There are several soap opera-like love triangles going on in "QAF." Mikey has pined for arrogant Brian since they were both teen-agers. Nice guy Ted (Scott Lowell) has a secret crush on Mikey. And Emmett (Peter Paige)? Well, in "Will & Grace" terms, he's the "Just Jack" among these characters.

In addition, lesbian couple Lindsay (Thea Gill) and Melanie (Michelle Clunie) have a baby. Lindsay was artificially inseminated using sperm donated by Brian, who shows some signs of humanity when it comes to his son but often fights with Melanie.

The Brian-Justin hookup remains the most troubling element of tonight's show. "Lolita" movies aside, I can't imagine that a weekly TV series about a high school girl initiated into sex by an older man would fly, even on a premium cable network like Showtime. And by forsaking a "less is more" approach with its sex scenes in the premiere (later episodes are less graphic), "QAF" follows a course that will likely prove "more is less" (i.e. more sex equals fewer viewers).

Putting the sex aside -- and it requires a lot to get past it -- "Queer as Folk" actually has some interesting characters, funny but profane dialogue and much better plotting than the last series from creators Ron Cowen and Daniel Lipman.
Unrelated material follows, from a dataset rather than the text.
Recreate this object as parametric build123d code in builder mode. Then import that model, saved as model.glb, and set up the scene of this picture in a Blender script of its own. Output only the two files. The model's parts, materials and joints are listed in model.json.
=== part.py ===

They also created the NBC melodrama "Sisters," a show with a great concept but painfully predictable plots.

It's clear Cowen and Lipman are writing in a more comfortable arena with "Queer as Folk." The dialogue is natural, the characters are believable and the stories seem realistic. Many of the situations the "QAF" characters encounter are universal. Just as in the straight world, it depicts a gay culture where nice guys go home alone and jerks find quick companionship.
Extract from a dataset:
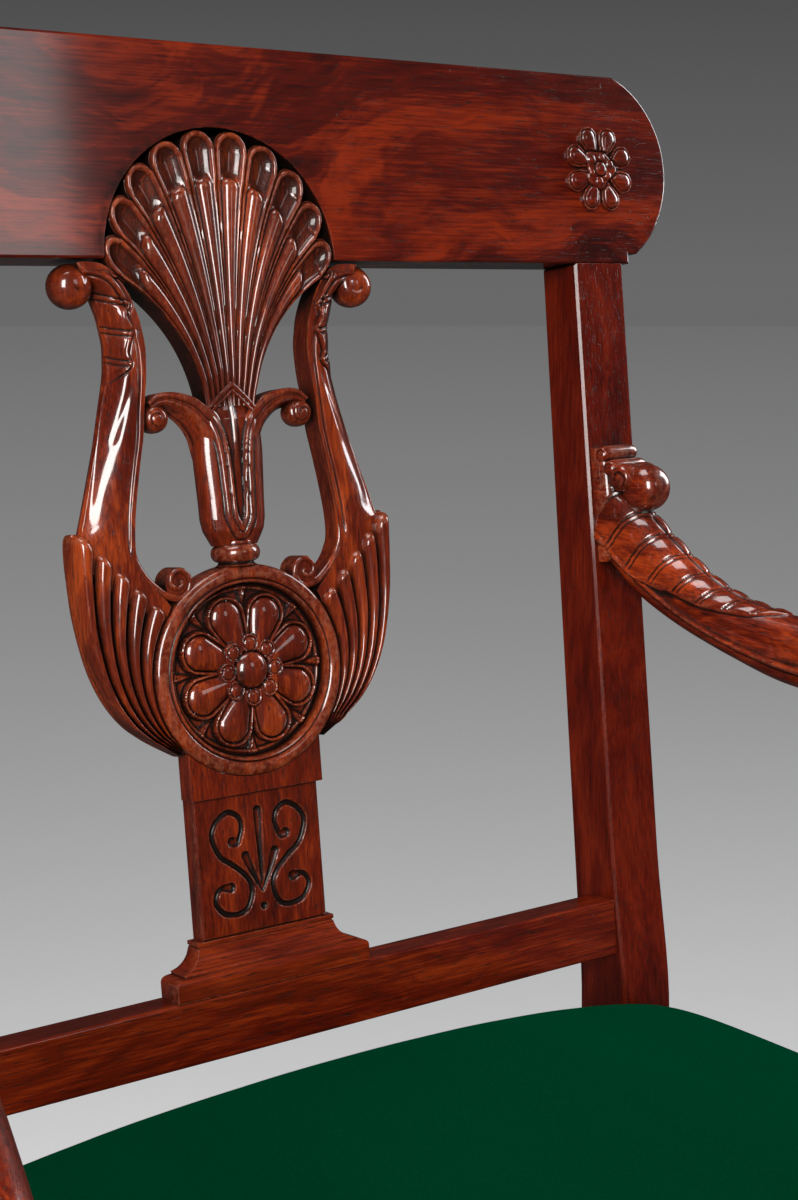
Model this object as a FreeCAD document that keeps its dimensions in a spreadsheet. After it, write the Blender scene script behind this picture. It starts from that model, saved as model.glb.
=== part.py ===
"""Regency lyre back elbow chair in mahogany, with a loose upholstered seat.

Millimetres. +Z is up, the chair faces -Y, and the origin is on the floor under the middle of the chair.
The back leans, so its pieces are drawn upright in a frame of their own and then tilted: X across, Y the
depth behind the top rail's front face, Z the height along the back from the top rail's lower front edge.
"""
import FreeCAD, Part
import math
import os
import re

import Sketcher
from FreeCAD import Matrix, Placement, Rotation, Vector

SIZES = (
    # The back as a whole
    ("rake_angle", 7.13, "lean of the back, degrees"),
    ("back_y", 228.4, "top rail's lower front edge, behind the origin"),
    ("back_rise", 388, "top rail's lower front edge, above the seat rails"),
    ("fit_gap", 0.2, "glue gap round tenons and scribed faces"),
    ("arris", 1.2, "rounding of sawn edges"),
    # Top rail
    ("rail_height", 93.7, "top rail, along the back"),
    ("rail_thickness", 26, "top rail, front to back"),
    ("rail_end_x", 214, "centre of the rail's rounded ends"),
    ("rail_end_radius", 50.2, "radius of the rail's rounded ends"),
    ("rail_quirk", 5, "height of the small square foot of the round"),
    ("rail_foot", 236, "half length of the rail's lower edge"),
    ("recess_radius", 57.5, "half-round recess for the fan"),
    ("recess_depth", 15.2, "depth of that recess"),
    # Stiles and rear legs
    ("stile_inner", 200, "inner face of the stiles from the middle"),
    ("stile_width", 31.5, "stile and rear leg, across"),
    ("stile_depth_top", 26.5, "stile depth under the top rail"),
    ("stile_depth_cross", 32, "stile depth at the cross rail"),
    ("leg_depth_seat", 36, "rear leg depth at the seat rails"),
    ("leg_depth_foot", 32, "rear leg depth at the floor"),
    ("rear_sweep", 79, "how far the rear foot stands behind the leg's face at the seat"),
    ("tenon_length", 20, "tenons of the rails"),
    ("back_tenon_length", 13, "tenons of the back seat rail, short of the side rails' tenons"),
    ("stile_tenon_length", 30, "tenon of the stile in the top rail"),
    ("stile_tenon_width", 20, "that tenon, across"),
    ("stile_tenon_depth", 13, "that tenon, front to back"),
    # Cross rail
    ("cross_top", 324, "cross rail's upper edge, below the top rail along the back"),
    ("cross_height", 28.4, "cross rail, along the back"),
    ("cross_front", 1, "cross rail's face behind the stiles' face"),
    ("cross_thickness", 19, "cross rail, front to back"),
    ("cross_cheek", 4, "shoulder all round the cross rail's tenon"),
    # Lyre splat
    ("splat_front", 2.5, "front of the carving behind the rail's face"),
    ("splat_back", 15.5, "back of the splat"),
    ("ring_drop", 182, "ring's centre below the top rail"),
    ("ring_radius", 47.6, "outer radius of the ring"),
    ("dish_radius", 39.8, "inner radius of the ring's band"),
    ("dish_floor", 9.5, "floor of the ring's dish behind the rail's face"),
    ("ring_round", 2, "rounding of the ring's band"),
    ("petal_circle", 27, "circle of the flower's petals"),
    ("petal_radius", 9.6, "flower petal"),
    ("cup_circle", 12.8, "circle of the inner cups"),
    ("cup_radius", 4.6, "inner cup"),
    ("boss_radius", 8.3, "flower boss"),
    ("flower_base", 1.8, "thickness of the flower's ground"),
    ("petal_rise", 3.6, "petals above that ground"),
    ("collar_drop", 129.4, "collar's middle below the top rail"),
    ("collar_depth", 10.5, "axis of the collar and lotus behind the rail's face"),
    ("collar_radius", 11.2, "collar bead"),
    ("collar_height", 7, "collar bead"),
    ("lotus_half_depth", 10, "lotus bud, half of front to back"),
    ("volute_radius", 5.6, "small volutes on the ring"),
    ("ball_radius", 9.5, "balls at the lyre's tips"),
    ("petal_ball", 6.2, "balls of the lotus petals"),
    ("petal_setback", 1, "lotus petals inside the splat's faces"),
    ("fan_front", 1, "fan's face behind the rail's face"),
    ("fan_lobes", 10, "lobes of the fan"),
    ("fan_lobe_circle", 48.3, "circle of the lobes' centres"),
    ("fan_lobe_radius", 7.7, "round end of a lobe"),
    # Pedestal of the lyre
    ("cap_half", 33.8, "pedestal cap, half width"),
    ("cap_top", 214.5, "cap's top below the top rail"),
    ("cap_bottom", 237.2, "cap's lower edge"),
    ("cap_front", 5.3, "cap's face behind the rail's face"),
    ("panel_half", 32.2, "pedestal panel, half width"),
    ("panel_front", 8, "panel's face behind the rail's face"),
    ("panel_bottom", 300.6, "panel's lower edge"),
    ("base_half", 50, "pedestal base block, half width"),
    ("base_front", 3, "base block's face behind the rail's face"),
    ("base_block", 11.6, "height of the base block"),
    ("base_fillet", 2, "small fillets above and below the cavetto"),
    ("base_rim", 2.6, "top of the moulding outside the panel"),
    ("stub_inset", 9, "the base's stub tenon inside the panel's width"),
    ("stub_length", 8, "length of that tenon"),
    # Rosettes on the top rail
    ("rosette_x", 218.5, "rosette centre from the middle"),
    ("rosette_height", 47, "rosette centre above the rail's lower edge"),
    ("rosette_base_radius", 17, "rosette ground"),
    ("rosette_base", 1.2, "thickness of that ground"),
    ("rosette_petal_circle", 16.6, "circle of its petals"),
    ("rosette_petal_radius", 5.6, "its petals"),
    ("rosette_petal_rise", 3.2, "its petals above the rail"),
    ("rosette_cup_circle", 8.2, "circle of its inner cups"),
    ("rosette_cup_radius", 2.8, "its inner cups"),
    ("rosette_boss_radius", 4.2, "its boss"),
    # Seat rails and legs
    ("seat_height", 440, "top of the seat rails above the floor"),
    ("seat_rail_height", 60, "seat rails"),
    ("seat_rail_thickness", 24, "seat rails"),
    ("seat_back_y", 178.4, "rear legs' front face at the seat"),
    ("seat_front_y", -236.6, "front rail's face"),
    ("seat_splay", 5, "splay of the side rails, degrees"),
    ("seat_lip", 10, "rail left outside the rebate"),
    ("rebate_depth", 15, "depth of the rebate for the seat"),
    ("front_rail_setback", 3, "front rail's face behind the legs' foremost corners"),
    ("rail_tenon_thickness", 9, "tenons of the seat rails"),
    ("back_rail_setback", 4, "back seat rail's face behind the legs' face"),
    ("bearer_width", 15.8, "rear seat bearer"),
    ("bearer_height", 20, "rear seat bearer"),
    ("front_leg_width", 36, "front leg, across"),
    ("front_leg_depth", 40, "front leg at the seat rail"),
    ("front_leg_toe", 30, "front leg at the floor, front to back"),
    ("front_sweep", 50, "how far the toe stands before the rail"),
    ("block_side", 52, "corner blocks, along each rail"),
    ("block_height", 38, "corner blocks"),
    ("block_drop", 3, "corner blocks below the rebate"),
    ("tenon_foot", 8, "seat rail tenons above the rails' lower edge"),
    ("tenon_head", 6, "seat rail tenons below the rebate"),
    # Arms and their supports
    ("arm_width", 26, "arms and supports, across"),
    ("arm_splay", 7.7, "arms, degrees from straight ahead"),
    ("arm_root_x", 213.3, "arm's middle line at the back's face"),
    ("arm_ball_radius", 11.5, "ball scroll at the stile"),
    ("arm_volute_radius", 20, "volute at the front of the arm"),
    ("arm_volute_reach", 372, "volute's centre before the top rail's edge"),
    ("arm_volute_drop", 238, "volute's centre below the top rail's edge"),
    ("arm_round", 5, "rounding of the arm's long edges"),
    ("support_lap", 17, "support outside the side rail's face"),
    ("support_reach", 52, "how far the lap runs down the rail"),
    ("support_setback", 44, "middle of the lap behind the front leg's block"),
    ("screw_radius", 2.2, "wood screws"),
    ("screw_head_radius", 4.4, "heads of the screws"),
    ("arm_screw_drop", 128, "arm screw below the top rail"),
    ("arm_screw_length", 52, "screw through the stile into the arm"),
    ("support_screw_length", 36, "screws through the rail into the support"),
    ("block_screw_length", 34, "screws through the corner blocks"),
    ("bearer_screw_length", 32, "screws through the bearer"),
    ("bearer_screw_span", 140, "outer bearer screws from the middle"),
    # Loose seat
    ("seat_play", 0.5, "gap round the covered seat in its rebate"),
    ("cloth_thickness", 0.8, "seat cloth"),
    ("frame_width", 45, "rails of the loose seat frame"),
    ("frame_thickness", 20, "rails of the loose seat frame"),
    ("seat_rear_gap", 2, "covered seat before the rear legs"),
    ("web_width", 50, "webbing"),
    ("web_thickness", 1.6, "webbing"),
    ("web_count", 4, "webs each way"),
    ("seat_edge", 8, "upright edge of the covered seat above the rails"),
    ("seat_roll", 15, "rise of the cushion's rounded edge"),
    ("seat_crown", 32, "rise of the cushion's crown above that edge"),
    ("tack_radius", 2.4, "tack heads under the seat"),
    ("tack_spacing", 55, "tacks under the seat"),
)
CROSS_LINE = 335  # how far down the back the stile has its depth at the cross rail
WEB_INSET = 12  # ends of the webs inside the seat frame's edge
CLOTH_INSET = 8  # base cloth inside the seat frame's edge
TACK_HEIGHT = 0.9
BLOCK_SCREW_SHARE = 0.16  # screw heads behind a corner block's middle, as a share of its side
NAMES = {name for name, number, meaning in SIZES}
FEATURES = []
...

The depiction of Justin's concerned mother (Sherry Miller) is especially well played. She wants to accept her son's homosexuality, but it's a new concept and she's not comfortable with it immediately. It's a struggle for her, and it's also the most poignant story in the show.

Though the cast consists mainly of unknowns, their status as such is unlikely to last. Sparks is probably the best known as the last regular host of the E! series "Talk Soup." A self-described "boy-next-door" type, Mikey is the audience's access point to the show. On the "Will & Grace" scale, he's the "Will" -- a gay guy who doesn't fit the stereotype.

Sparks proves to be a good actor and successful leading man, but the real revelation is Harold. As the obnoxious Brian, Harold is a study in complexity. He's a gay lothario, but he's also filled with contradictions and some depth once you get past his facade. Loathesome as Brian is, Harold makes the character riveting whenever he's on screen.

Sharon Gless ("Cagney & Lacey") has a supporting but noteworthy role as Mikey's mom, a waitress at the Liberty Diner. She's proud as can be of her gay son.

"I've always said, it isn't who you love, it's how you love," Debbie says. "Genitalia is simply God's way of accessorizing."

With teased red hair, Gless looks rather haggish, but it works for this colorful character.

As for the depiction of Pittsburgh, save for references to the Pirates, Steelers and Carnegie Mellon University, there's no sense of the city in early episodes. "QAF" is filmed in Toronto, but some of the neighborhoods chosen for filming could pass for Shadyside, Squirrel Hill or Mt. Lebanon.

Despite Mikey's contention in a later episode that Pittsburgh has no "gay scene," "QAF" posits that Pittsburgh's gay mecca -- complete with drag queens -- can be found at the corner of Liberty Avenue and Barkers Street (it looks vaguely like parts of The Strip). Those in the know will have to judge whether "QAF" offers an accurate depiction, but I looked for Barkers Street on a Pittsburgh map and couldn't find it.

Other Pittsburgh things of note: No one has an accent. Old Pitt beer substitutes for Iron City. However, a box for the real alternative newsweekly, InPGH, is seen in one episode and an extra can be spotted reading the paper in tonight's premiere.

But Pittsburgh is incidental and unlikely to have much bearing on the show in future episodes. "QAF" is not a Pittsburgh show; it's a series about a specific culture and, more importantly, an even more specific club-hopping segment of that culture.

No doubt some of the same viewers who worship at the font of HBO's "Sex and the City" will revel in the bawdy behavior of the boys on "Queer as Folk." But there's no shame acknowledging this too: It's not for everyone.